» AIM OF THE EXERCISE:
Extract every line below, verbatim.

BEGIN DATA SHOWN

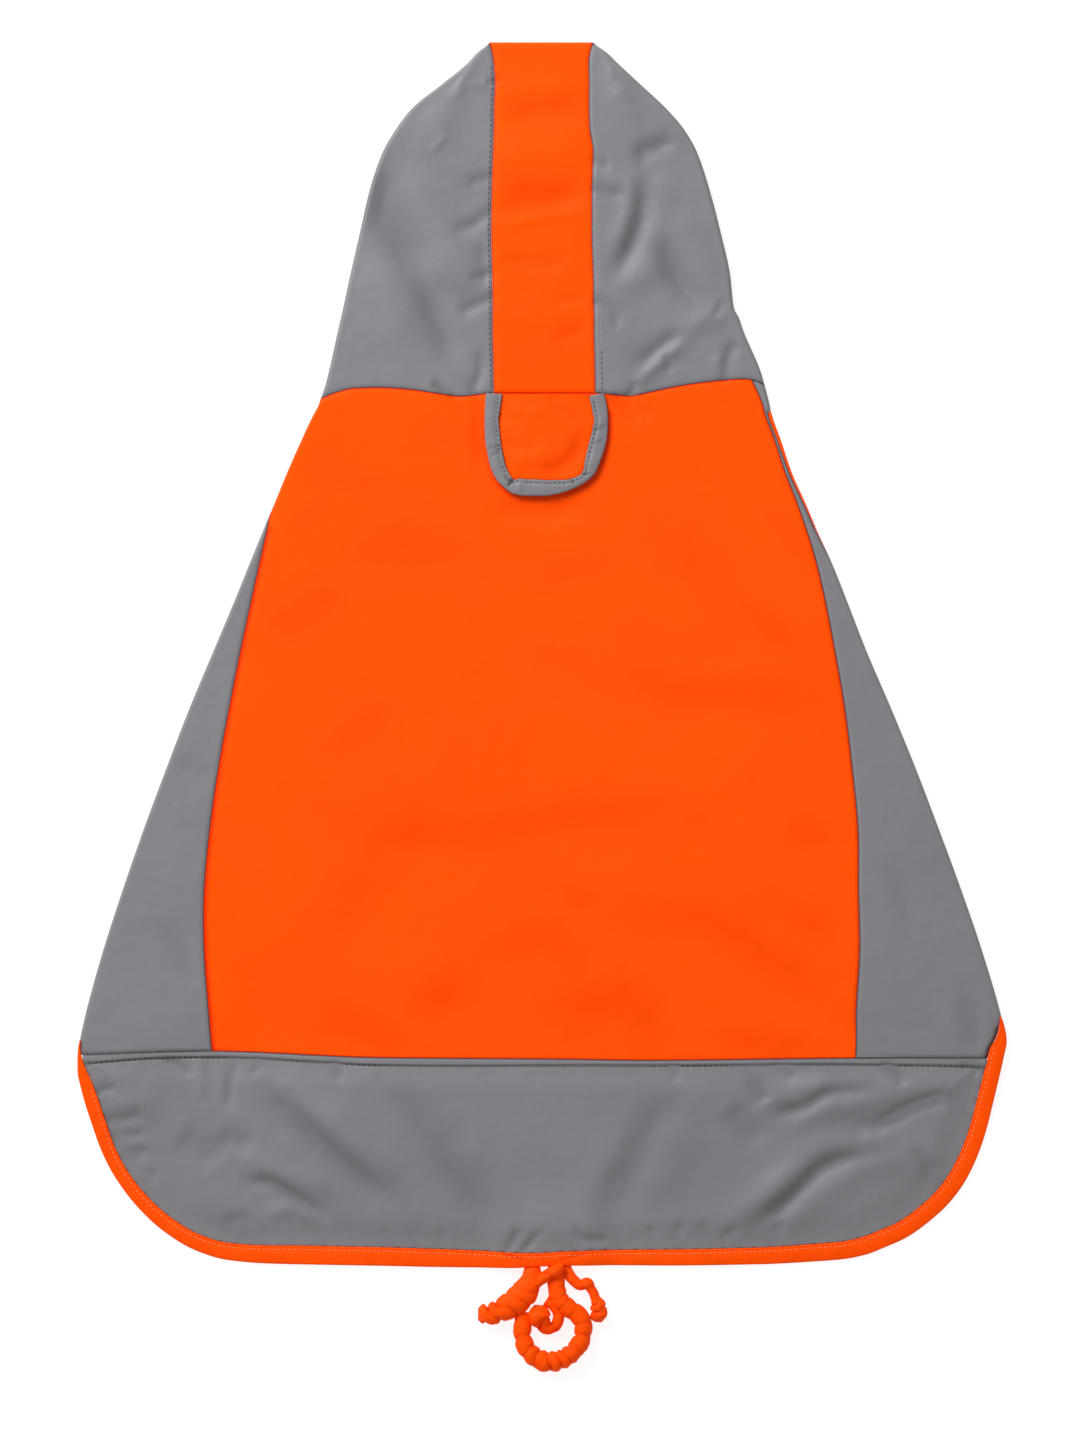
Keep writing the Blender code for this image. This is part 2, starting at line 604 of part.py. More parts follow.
def rump_panel(cloth):
    """The rump panel, from the hem's tape to the hem seam, with its welt."""
    below = hem_bound[:, 1] < hem_seam_up(hem_bound[:, 0]) - RUMP_CORNER
    edge = along(hem_bound[below], RUMP_COLUMNS)

    def place(x, y, depth):
        welt = WELT_RAISE * (1 - ease((hem_seam_up(x) - y - WELT_DEPTH) / WELT_EDGE))
        return np.stack((x, y, WALL + lift(x, y) + welt - depth), axis=-1)

    cells = between(edge, lambda x: hem_seam_up(x) - HALF_GAP, RUMP_ROWS)
    cloth_wall("rump_panel", place, *cells, cloth)


def leash_flap(cloth, tape_cloth):
    """The flap and its tape, which lie on the back."""

    def base(x, y):
        return WALL + lift(x, y) + SEAM_GAP + FLAP_RISE * ease((FLAP_TOP - y) / FLAP_LENGTH)

    def place(x, y, depth):
        return np.stack((x, y, WALL + base(x, y) - depth), axis=-1)

    path = along(FLAP_EDGE, FLAP_STATIONS)
    tape("flap_binding", path, np.full(len(path), FLAP_TAPE_WIDTH), base, tape_cloth)
    beside = path + sideways(path) * (FLAP_TAPE_WIDTH + FLAP_GAP)
    edge = along(beside[beside[:, 1] < FLAP_TOP - FLAP_CORNER], FLAP_COLUMNS)
    cells = between(edge, lambda x: FLAP_TOP + 0 * x, np.linspace(0, 1, FLAP_ROWS))
    cloth_wall("leash_flap", place, *cells, cloth)


def leg_loop(name, gathers, depth, rows, cloth):
    """A strand of gathered elastic on the surface: an oval section that swells and thins along it."""
    count = round(way_along(np.asarray(rows))[-1] / LOOP_STEP)
    middle = along(rows, count)
    place = np.linspace(0, 1, count)
    gather = depth * np.cos(2 * math.pi * gathers * place) * ease(place / GATHER_START)
    wide, high = middle[:, 2] * (1 + gather), middle[:, 3] * (1 + gather / 2)
    angle = 2 * math.pi * np.arange(LOOP_SIDES) / LOOP_SIDES
    out = sideways(middle)[:, None, :] * (wide[:, None] * np.cos(angle))[:, :, None]
    z = high[:, None] * (1 + np.sin(angle))
    lofted(name, np.concatenate((middle[:, None, :2] + out, z[:, :, None]), axis=2), cloth)


def main():
    for existing in list(bpy.data.objects):
        bpy.data.objects.remove(existing)
    collection = bpy.data.collections.new(COLLECTION)
    bpy.context.scene.collection.children.link(collection)
    orange = material("orange coated softshell", ORANGE, 0.6)
    grey = material("grey coated softshell", GREY, 0.55)

    back_panel(orange)
    chest_panel(orange)
    rump_panel(grey)
    hood_centre(orange)
    for side in ("left", "right"):
        gore(side, grey)
        hood_side(side, grey)
    tape("hem_binding", hem_path[1:-1], hem_width[1:-1], lift, orange)
    tape("arch_binding", arch_path[1:-1], arch_width[1:-1], lambda x, y: 0 * x, orange)
    leash_flap(orange, grey)
    for name, (gathers, depth, rows) in LOOPS.items():
        leg_loop(name, gathers, depth, rows, orange)


main()
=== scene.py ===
# %% [markdown]
# # A dog's raincoat, laid out flat
# The coat is sewn from flat panels, pressed into a tube at the body and the hood, and it lies on its belly
# side with its back up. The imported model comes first, as a fixed frame in metres. Every sheet of cloth
# below is laid on the same lines as its solid there, only finer, with the creases, stitches and finish that
# the solid leaves out.

# %% Load the frame
import math

import bmesh
import bpy
import numpy as np
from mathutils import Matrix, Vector


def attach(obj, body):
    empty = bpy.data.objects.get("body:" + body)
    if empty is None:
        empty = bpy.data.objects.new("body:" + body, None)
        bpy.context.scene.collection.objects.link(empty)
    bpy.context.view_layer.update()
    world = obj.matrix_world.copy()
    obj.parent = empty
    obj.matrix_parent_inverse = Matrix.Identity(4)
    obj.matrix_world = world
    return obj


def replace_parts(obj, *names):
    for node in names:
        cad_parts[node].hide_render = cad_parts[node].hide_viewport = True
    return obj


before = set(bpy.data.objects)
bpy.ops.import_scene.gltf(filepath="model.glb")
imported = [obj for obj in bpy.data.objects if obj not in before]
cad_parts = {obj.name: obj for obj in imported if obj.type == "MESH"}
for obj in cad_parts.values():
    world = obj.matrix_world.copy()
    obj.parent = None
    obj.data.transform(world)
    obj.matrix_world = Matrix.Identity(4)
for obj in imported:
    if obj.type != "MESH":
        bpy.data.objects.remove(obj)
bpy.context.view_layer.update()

# %% [markdown]
# ## Units
# The pattern is worked out in millimetres, as a maker would measure it, and becomes metres when a mesh is
# made. The middle of the outline is the origin of the frame.

# %% Units
METRES = 0.001
CENTRE = (0.691, 0.379)
WALL = 1.2  # the softshell's thickness
SEAM_GAP = 0.06  # the solids keep 0.3 mm apart; the cloth meets
HALF_GAP = SEAM_GAP / 2
print("cloth", WALL, "mm thick; the outline's middle is at", CENTRE, "mm")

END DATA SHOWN

» SOLUTION TO THE PROBLEM:
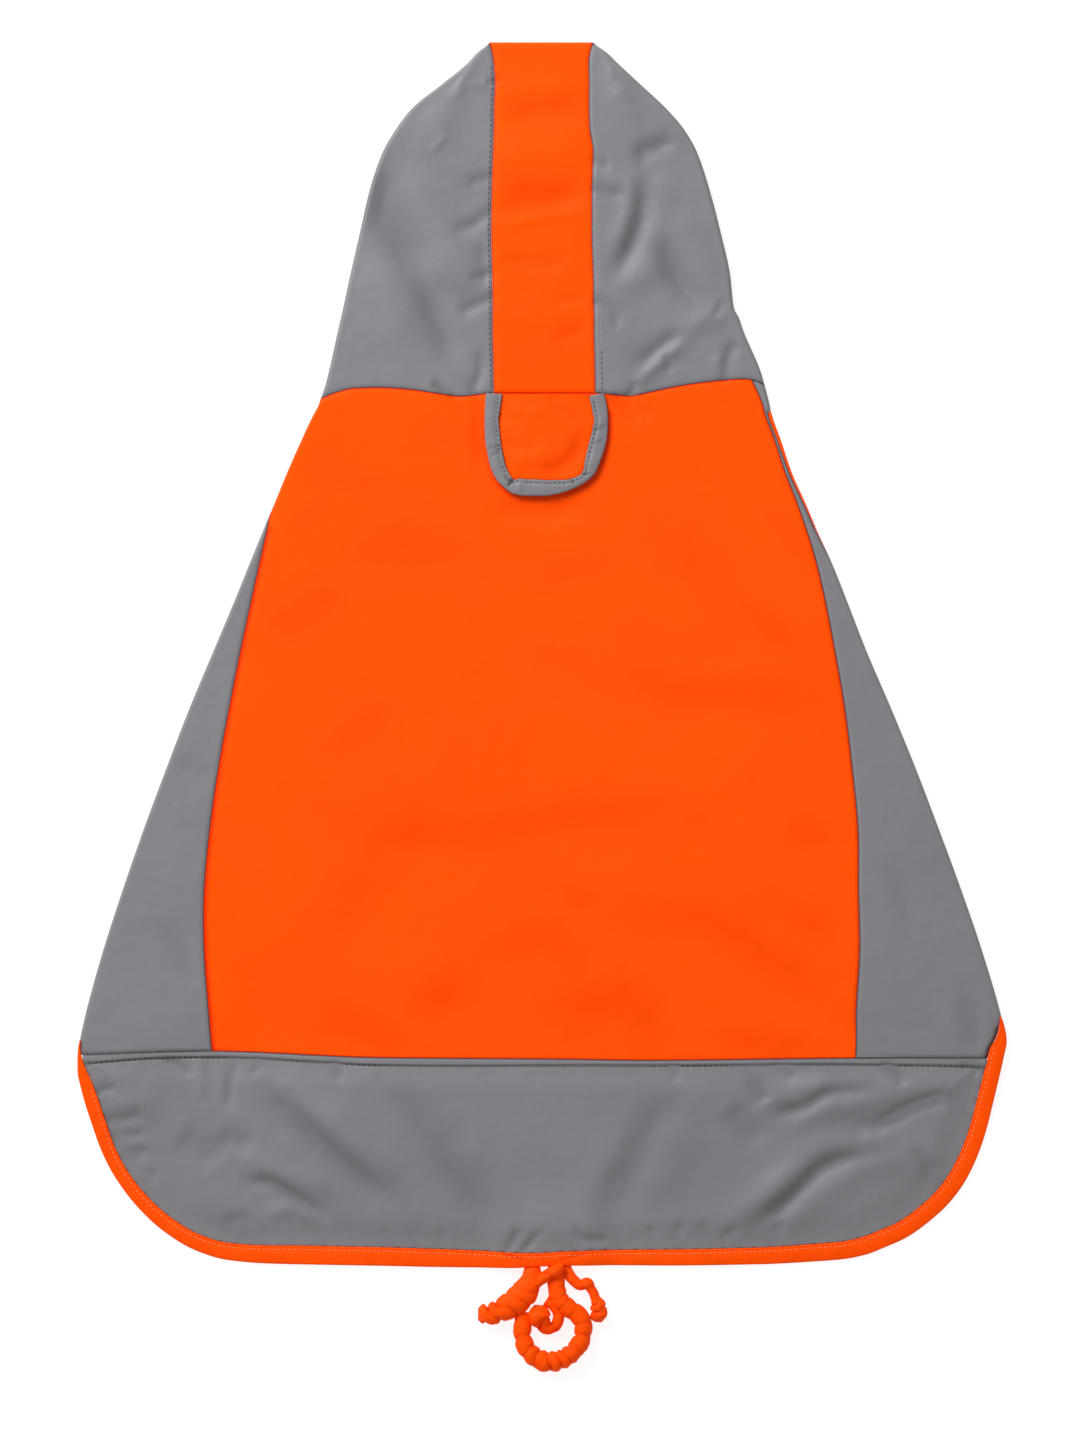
Keep writing the Blender code for this image. This is part 2, starting at line 604 of part.py. More parts follow.
def rump_panel(cloth):
    """The rump panel, from the hem's tape to the hem seam, with its welt."""
    below = hem_bound[:, 1] < hem_seam_up(hem_bound[:, 0]) - RUMP_CORNER
    edge = along(hem_bound[below], RUMP_COLUMNS)

    def place(x, y, depth):
        welt = WELT_RAISE * (1 - ease((hem_seam_up(x) - y - WELT_DEPTH) / WELT_EDGE))
        return np.stack((x, y, WALL + lift(x, y) + welt - depth), axis=-1)

    cells = between(edge, lambda x: hem_seam_up(x) - HALF_GAP, RUMP_ROWS)
    cloth_wall("rump_panel", place, *cells, cloth)


def leash_flap(cloth, tape_cloth):
    """The flap and its tape, which lie on the back."""

    def base(x, y):
        return WALL + lift(x, y) + SEAM_GAP + FLAP_RISE * ease((FLAP_TOP - y) / FLAP_LENGTH)

    def place(x, y, depth):
        return np.stack((x, y, WALL + base(x, y) - depth), axis=-1)

    path = along(FLAP_EDGE, FLAP_STATIONS)
    tape("flap_binding", path, np.full(len(path), FLAP_TAPE_WIDTH), base, tape_cloth)
    beside = path + sideways(path) * (FLAP_TAPE_WIDTH + FLAP_GAP)
    edge = along(beside[beside[:, 1] < FLAP_TOP - FLAP_CORNER], FLAP_COLUMNS)
    cells = between(edge, lambda x: FLAP_TOP + 0 * x, np.linspace(0, 1, FLAP_ROWS))
    cloth_wall("leash_flap", place, *cells, cloth)


def leg_loop(name, gathers, depth, rows, cloth):
    """A strand of gathered elastic on the surface: an oval section that swells and thins along it."""
    count = round(way_along(np.asarray(rows))[-1] / LOOP_STEP)
    middle = along(rows, count)
    place = np.linspace(0, 1, count)
    gather = depth * np.cos(2 * math.pi * gathers * place) * ease(place / GATHER_START)
    wide, high = middle[:, 2] * (1 + gather), middle[:, 3] * (1 + gather / 2)
    angle = 2 * math.pi * np.arange(LOOP_SIDES) / LOOP_SIDES
    out = sideways(middle)[:, None, :] * (wide[:, None] * np.cos(angle))[:, :, None]
    z = high[:, None] * (1 + np.sin(angle))
    lofted(name, np.concatenate((middle[:, None, :2] + out, z[:, :, None]), axis=2), cloth)


def main():
    for existing in list(bpy.data.objects):
        bpy.data.objects.remove(existing)
    collection = bpy.data.collections.new(COLLECTION)
    bpy.context.scene.collection.children.link(collection)
    orange = material("orange coated softshell", ORANGE, 0.6)
    grey = material("grey coated softshell", GREY, 0.55)

    back_panel(orange)
    chest_panel(orange)
    rump_panel(grey)
    hood_centre(orange)
    for side in ("left", "right"):
        gore(side, grey)
        hood_side(side, grey)
    tape("hem_binding", hem_path[1:-1], hem_width[1:-1], lift, orange)
    tape("arch_binding", arch_path[1:-1], arch_width[1:-1], lambda x, y: 0 * x, orange)
    leash_flap(orange, grey)
    for name, (gathers, depth, rows) in LOOPS.items():
        leg_loop(name, gathers, depth, rows, orange)


main()
=== scene.py ===
# %% [markdown]
# # A dog's raincoat, laid out flat
# The coat is sewn from flat panels, pressed into a tube at the body and the hood, and it lies on its belly
# side with its back up. The imported model comes first, as a fixed frame in metres. Every sheet of cloth
# below is laid on the same lines as its solid there, only finer, with the creases, stitches and finish that
# the solid leaves out.

# %% Load the frame
import math

import bmesh
import bpy
import numpy as np
from mathutils import Matrix, Vector


def attach(obj, body):
    empty = bpy.data.objects.get("body:" + body)
    if empty is None:
        empty = bpy.data.objects.new("body:" + body, None)
        bpy.context.scene.collection.objects.link(empty)
    bpy.context.view_layer.update()
    world = obj.matrix_world.copy()
    obj.parent = empty
    obj.matrix_parent_inverse = Matrix.Identity(4)
    obj.matrix_world = world
    return obj


def replace_parts(obj, *names):
    for node in names:
        cad_parts[node].hide_render = cad_parts[node].hide_viewport = True
    return obj


before = set(bpy.data.objects)
bpy.ops.import_scene.gltf(filepath="model.glb")
imported = [obj for obj in bpy.data.objects if obj not in before]
cad_parts = {obj.name: obj for obj in imported if obj.type == "MESH"}
for obj in cad_parts.values():
    world = obj.matrix_world.copy()
    obj.parent = None
    obj.data.transform(world)
    obj.matrix_world = Matrix.Identity(4)
for obj in imported:
    if obj.type != "MESH":
        bpy.data.objects.remove(obj)
bpy.context.view_layer.update()

# %% [markdown]
# ## Units
# The pattern is worked out in millimetres, as a maker would measure it, and becomes metres when a mesh is
# made. The middle of the outline is the origin of the frame.

# %% Units
METRES = 0.001
CENTRE = (0.691, 0.379)
WALL = 1.2  # the softshell's thickness
SEAM_GAP = 0.06  # the solids keep 0.3 mm apart; the cloth meets
HALF_GAP = SEAM_GAP / 2
print("cloth", WALL, "mm thick; the outline's middle is at", CENTRE, "mm")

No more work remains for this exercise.